- [Stated task]
Would you quote the material below from its first line through the line containing "PIVOT_OFFSET = 15.0", exactly and with both ends included?
--- BEGIN ---
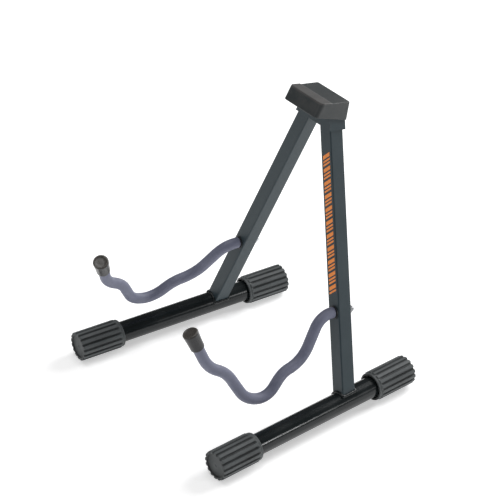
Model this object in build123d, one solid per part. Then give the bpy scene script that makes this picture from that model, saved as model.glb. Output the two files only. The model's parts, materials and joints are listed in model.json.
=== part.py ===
from build123d import *
import os
from math import asin, atan, atan2, cos, degrees, radians, sin, tan

# A folding A-frame guitar stand, in millimetres. +Z is up, the guitar leans in from -Y, and +X is to the
# right of someone who faces the stand from the front. Two square legs hang from a folded steel bracket
# and swing together about two parallel pivots. Each leg is welded to a round foot tube with a ribbed
# rubber sleeve at each end, and carries a padded wavy arm that turns in the leg. A moulded cap over the
# bracket is the rest for the guitar's back. The origin is on the floor under the middle of the stand.

os.makedirs("parts", exist_ok=True)

# Stance of the opened stand, in degrees.
LEAN = 10.75  # of the plane of the legs, rearwards from upright
SPLAY = 20.0  # of each leg in that plane, from the middle line
ARM_SWING = {1: 14.3, -1: -7.3}  # each arm's turn in its leg; above zero the valley swings inwards

# Legs.
LEG_WIDTH = 22.0
LEG_WALL = 1.5
LEG_CORNER = 1.8
LEG_LENGTH = 402.5  # from the pivot to the foot tube's axis
LEG_ABOVE_PIVOT = 7.5
PIVOT_OFFSET = 15.0  # of each pivot from the middle line

# Foot tubes and their sleeves. Distances are along the foot, from where the leg meets it.
FOOT_RADIUS = 15.0
FOOT_WALL = 1.5
FRONT_REACH = 228.5
REAR_REACH = 115.5
SLEEVE_LENGTH = 67.0
SLEEVE_RADIUS = 21.0  # over the ribs
SLEEVE_COLLAR = 5.0  # length of the smooth band at the mouth
SLEEVE_COLLAR_RADIUS = 19.9
SLEEVE_FLOOR = 6.0  # thickness of the closed end
MOUTH_RADIUS = 17.2
MOUTH_DEPTH = 5.0
GROOVES = 16
GROOVE_DEPTH = 1.7
GROOVE_WIDTH = 4.2
GROOVE_FLOOR_WIDTH = 2.6
SLEEVE_EDGE = 0.8
END_RECESS_RADIUS = 16.2
END_RECESS_DEPTH = 1.8

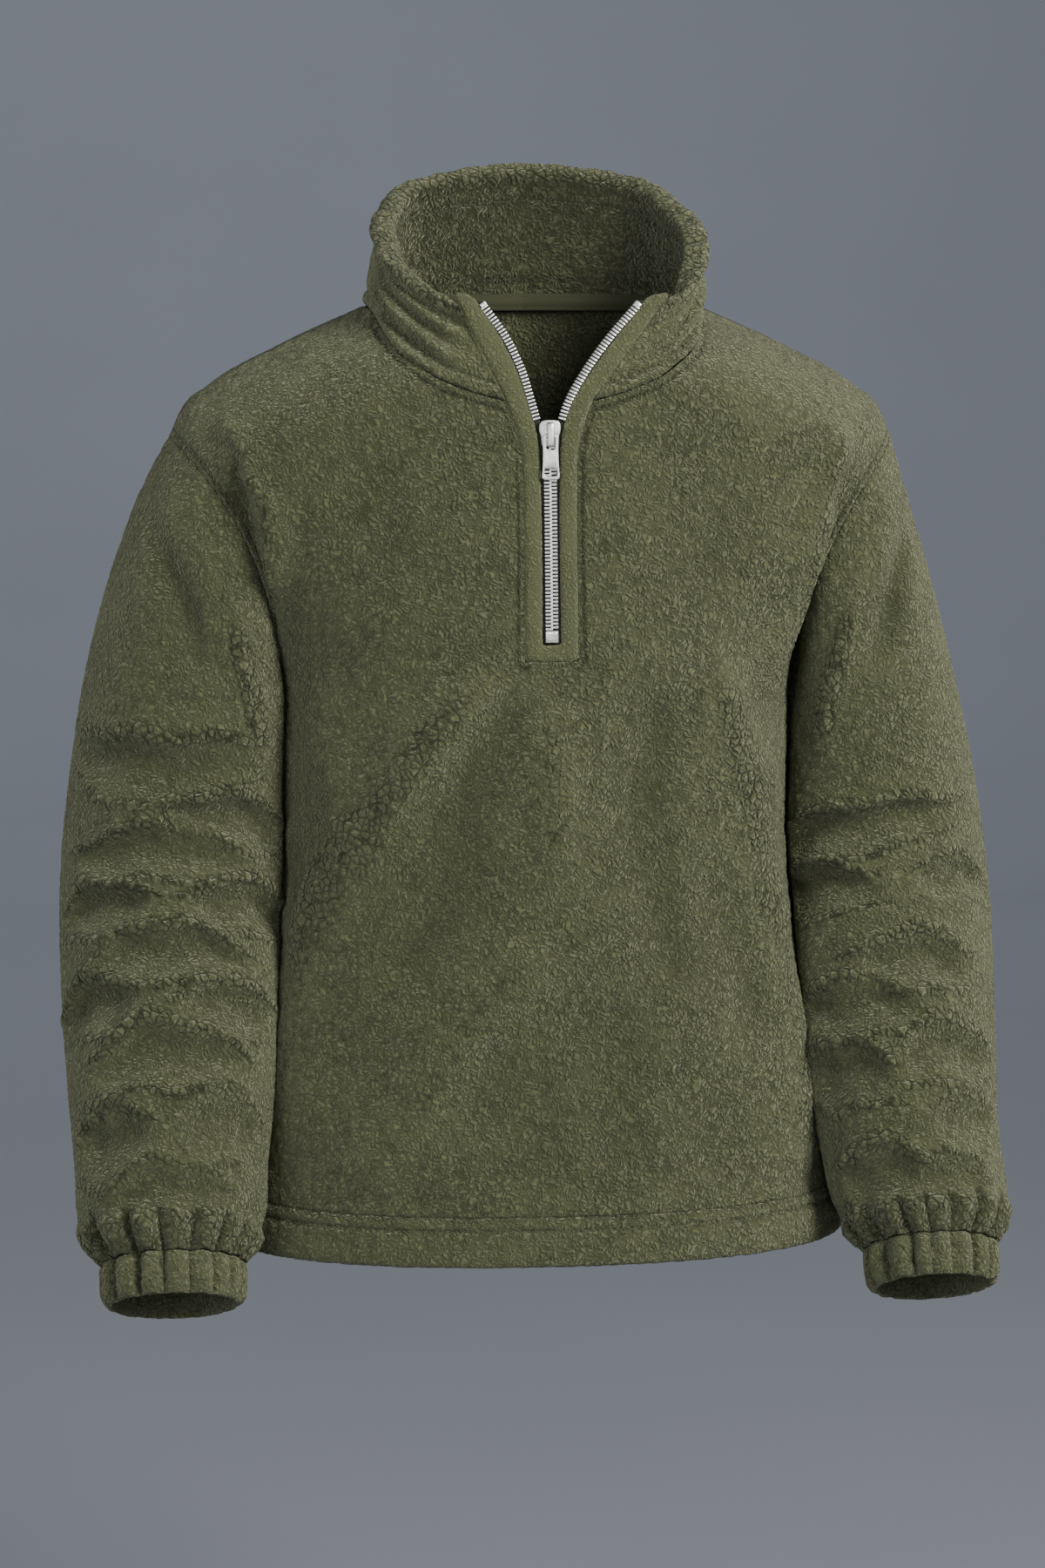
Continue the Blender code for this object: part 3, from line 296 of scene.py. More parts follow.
# Drapes of the body: ends in x and z, half width and depth, minus for a trough.
FRONT_FOLDS = table(
    "x_a z_a x_b z_b width depth",
    (-222, -82, -203, -132, 7, 6),
    (-204, -122, -192, -215, 8, 7),
    (-193, -205, -186, -320, 10, 5),
    (-219, -94, -210, -142, 6, -6),
    (-212, -132, -203, -230, 7, -7),
    (-150, -250, -156, -380, 12, 3),
    (-44, -258, -121, -349, 14, 7),
    (-115, -340, -183, -467, 16, 7),
    (-176, -460, -186, -590, 18, 4),
    (-34, -268, -66, -360, 13, -6),
    (-66, -350, -102, -480, 17, -6),
    (0, -262, 6, -400, 14, 5),
    (-10, -430, -89, -549, 18, 4.5),
    (-80, -535, -139, -622, 18, 4),
    (60, -268, 68, -360, 14, -6),
    (68, -350, 86, -480, 18, -5.5),
    (112, -252, 142, -345, 13, 7),
    (136, -332, 168, -450, 14, 7),
    (164, -436, 196, -622, 16, 6),
    (122, -380, 146, -520, 15, -4.5),
    (208, -88, 192, -165, 9, 6),
    (192, -155, 174, -270, 10, 6),
    (210, -120, 198, -220, 7, -6),
    (194, -215, 186, -350, 9, -5),
    (28, -470, 60, -612, 22, -4),
    (-36, -500, -16, -620, 20, -3),
    (100, -520, 124, -622, 20, -3.5),
    (-130, -100, -104, -200, 24, -3),
    (120, -100, 98, -210, 24, -3),
)
BACK_FOLDS = table(
    "x_a z_a x_b z_b width depth",
    (-208, -104, -172, -190, 11, 6),
    (-172, -180, -158, -300, 12, 5),
    (-206, -134, -186, -240, 9, -6),
    (206, -104, 170, -186, 11, 6),
    (170, -180, 156, -300, 12, 5),
    (204, -134, 186, -240, 9, -6),
    (-60, -250, -106, -372, 18, 5),
    (-106, -362, -154, -500, 18, 6),
    (50, -280, 96, -400, 18, 5),
    (96, -392, 146, -532, 18, 6),
    (-10, -300, -34, -440, 18, -5),
    (-34, -430, -40, -580, 20, -4),
    (104, -200, 62, -360, 20, -4),
    (-170, -420, -194, -600, 18, 4.5),
    (60, -520, 90, -620, 22, -4),
    (10, -90, -6, -230, 26, -3),
    (174, -470, 198, -610, 16, 5),
)

GATHERS = 16  # round each cuff
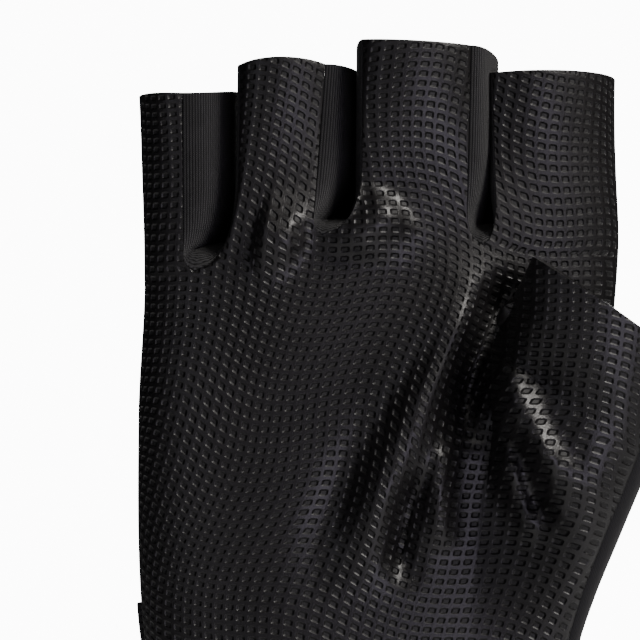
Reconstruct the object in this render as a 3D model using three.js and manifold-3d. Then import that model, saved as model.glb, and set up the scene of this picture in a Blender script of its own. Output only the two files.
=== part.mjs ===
// A right-hand half-finger training glove, open at the wrist, the four fingers and the thumb.
// Millimetres. The origin is the centre of the wrist opening. The fingers point to +Z, the
// palm faces -Y, and the thumb is on the +X side, in front of the index finger's base.
import * as THREE from "three";
import Module from "manifold-3d";

// Overall sizes
const length = 160; // wrist hem to the middle finger's hem
const width = 92; // across the four finger tubes
const palmDepth = 16; // side seams to the front of the palm
const backDepth = 13; // side seams to the back of the hand
const wristWidth = 72; // the wrist opening, side to side
const wristDepth = 44; // the wrist opening, front to back
const thumbReach = 57; // how far the thumb's outer seam ends to the right of the middle
const thumbForward = 28; // how far the thumb's tube stands in front of the side seams

// Walls and the clearance that neighbours keep
const leatherWall = 1.4;
const knitWall = 1.2;
const fabricWall = 1.2;
const strapWall = 1.8;
const tabWall = 2.0;
const seamGap = 0.3;

// The strap round the back of the wrist, and its tab
const strapFrom = 9.5; // lower edge above the wrist hem
const strapHeight = 43;
const strapStart = 0.2; // the angle behind the left side at which it starts, in radians
const tabWidth = 34;
const tabHeight = 30;
const tabCorner = 6;
const tabAcross = -8; // the tab's middle, to the left of the hand's

// The leather goes round both sides, this far past the widest line, in radians
const sideWrap = 0.32;

// The height of the thumb's web, and of the rows where the body ends, as shares of length
const webHeight = 0.625;
const rowEnd = { leftSeam: 0.70, web: 0.75, rightSeam: 0.74 };

// Sections of the hand from the wrist up. "at" is a share of length, "left" and "right" of
// width, "front" of palmDepth and "back" of backDepth. "square" is the section's squareness.
const sections = [
  { at: 0.00, left: -0.5 * wristWidth / width, right: 0.5 * wristWidth / width,
    front: 0.5 * wristDepth / palmDepth, back: 0.5 * wristDepth / backDepth, square: 2.1 },
  { at: 0.16, left: -0.446, right: 0.388, front: 1.19, back: 1.38, square: 2.2 },
  { at: 0.32, left: -0.492, right: 0.400, front: 1.08, back: 1.14, square: 2.4 },
  { at: 0.55, left: -0.499, right: 0.470, front: 1.00, back: 1.00, square: 2.6 },
  { at: 0.71, left: -0.486, right: 0.499, front: 0.92, back: 0.92, square: 2.6 },
  { at: 0.83, left: -0.493, right: 0.509, front: 0.84, back: 0.80, square: 2.6 },
  { at: 1.00, left: -0.511, right: 0.517, front: 0.78, back: 0.72, square: 2.6 },
];

// The strips between the fingers. Each is a V whose tip sits in the palm: "a" is the branch on
// the finger to its left, "b" the branch on the finger to its right. x is a share of width, y of
// palmDepth in front and of backDepth behind, and the heights are shares of length. "low" is
// where a branch's front edge stands above the round of the V, and "round" is the share of its
// height that the round takes.
const strips = [
  { name: "gusset_little_ring", tip: -0.379, tipFront: 0.726, backTip: -0.281, tipBack: 0.735,
    web: 0.762,
    a: { round: 0.10, low: -0.402, frontX: -0.404, frontY: -0.74, frontZ: 0.938, backX: -0.290,
      backY: 0.50, backZ: 0.944 },
    b: { round: 0.46, low: -0.290, frontX: -0.283, frontY: -0.70, frontZ: 0.972, backX: -0.272,
      backY: 0.52, backZ: 0.962 } },
  { name: "gusset_ring_middle", tip: -0.116, tipFront: 0.769, backTip: -0.035, tipBack: 0.765,
    web: 0.790,
    a: { round: 0.12, low: -0.136, frontX: -0.109, frontY: -0.74, frontZ: 0.972, backX: -0.044,
      backY: 0.52, backZ: 0.966 },
    b: { round: 0.34, low: -0.034, frontX: -0.031, frontY: -0.96, frontZ: 1.000, backX: -0.026,
      backY: 0.54, backZ: 0.980 } },
  { name: "gusset_middle_index", tip: 0.215, tipFront: 0.757, backTip: 0.254, tipBack: 0.765,
    web: 0.785,
    a: { round: 0.20, low: 0.180, frontX: 0.190, frontY: -0.92, frontZ: 0.993, backX: 0.246,
      backY: 0.54, backZ: 0.980 },
    b: { round: 0.30, low: 0.246, frontX: 0.236, frontY: -0.70, frontZ: 0.962, backX: 0.268,
      backY: 0.54, backZ: 0.958 } },
];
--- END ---
- [Answer to the exercise]
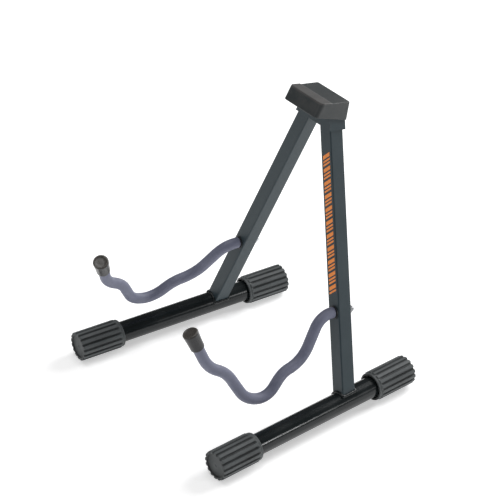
Model this object in build123d, one solid per part. Then give the bpy scene script that makes this picture from that model, saved as model.glb. Output the two files only. The model's parts, materials and joints are listed in model.json.
=== part.py ===
from build123d import *
import os
from math import asin, atan, atan2, cos, degrees, radians, sin, tan

# A folding A-frame guitar stand, in millimetres. +Z is up, the guitar leans in from -Y, and +X is to the
# right of someone who faces the stand from the front. Two square legs hang from a folded steel bracket
# and swing together about two parallel pivots. Each leg is welded to a round foot tube with a ribbed
# rubber sleeve at each end, and carries a padded wavy arm that turns in the leg. A moulded cap over the
# bracket is the rest for the guitar's back. The origin is on the floor under the middle of the stand.

os.makedirs("parts", exist_ok=True)

# Stance of the opened stand, in degrees.
LEAN = 10.75  # of the plane of the legs, rearwards from upright
SPLAY = 20.0  # of each leg in that plane, from the middle line
ARM_SWING = {1: 14.3, -1: -7.3}  # each arm's turn in its leg; above zero the valley swings inwards

# Legs.
LEG_WIDTH = 22.0
LEG_WALL = 1.5
LEG_CORNER = 1.8
LEG_LENGTH = 402.5  # from the pivot to the foot tube's axis
LEG_ABOVE_PIVOT = 7.5
PIVOT_OFFSET = 15.0  # of each pivot from the middle line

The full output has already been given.